### WHAT IS EXPECTED
Pick out all lines in the listing holding the string "bodies" and copy them.

==================================================

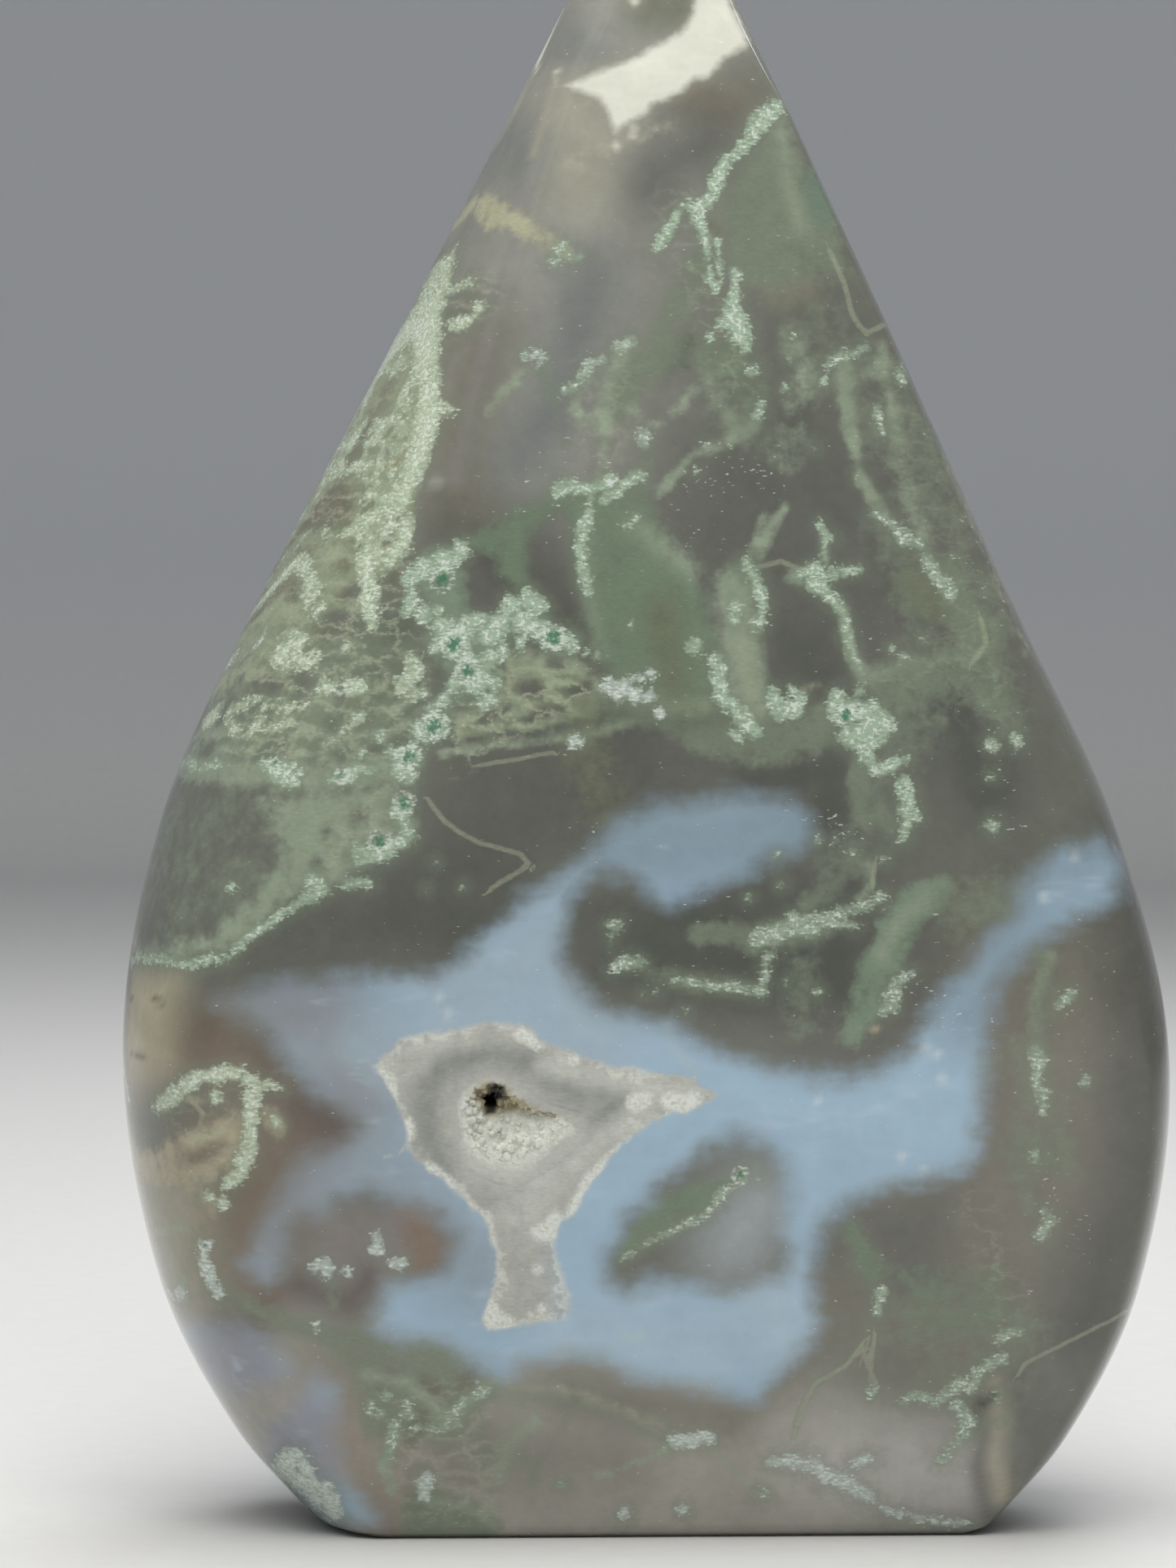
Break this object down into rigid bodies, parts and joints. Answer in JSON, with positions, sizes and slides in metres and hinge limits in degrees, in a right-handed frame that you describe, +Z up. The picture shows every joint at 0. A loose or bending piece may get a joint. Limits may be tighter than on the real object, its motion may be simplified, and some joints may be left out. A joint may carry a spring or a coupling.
{
  "type": "moss agate teardrop",
  "caption": "Free-standing polished moss agate stone in a pointed teardrop shape, with a flat base to stand on and a crystal-lined pit in its front face.",
  "frame": {"origin": "middle of the base, on the surface that the stone stands on", "axes": "+Z up towards the point, the broad front face with the pit looks along -Y, +X to the right of that face"},
  "size_m": [0.0548, 0.0232, 0.087],
  "materials": {
    "moss_agate": "high polish",
    "druzy_quartz": "sugary crystal"
  },
  "bodies": {
    "root": {"agate_teardrop": "moss_agate", "druzy_crust": "druzy_quartz"}
  },
  "joints": []
}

==================================================

### WRITTEN ANSWER
Break this object down into rigid bodies, parts and joints. Answer in JSON, with positions, sizes and slides in metres and hinge limits in degrees, in a right-handed frame that you describe, +Z up. The picture shows every joint at 0. A loose or bending piece may get a joint. Limits may be tighter than on the real object, its motion may be simplified, and some joints may be left out. A joint may carry a spring or a coupling.
  "bodies": {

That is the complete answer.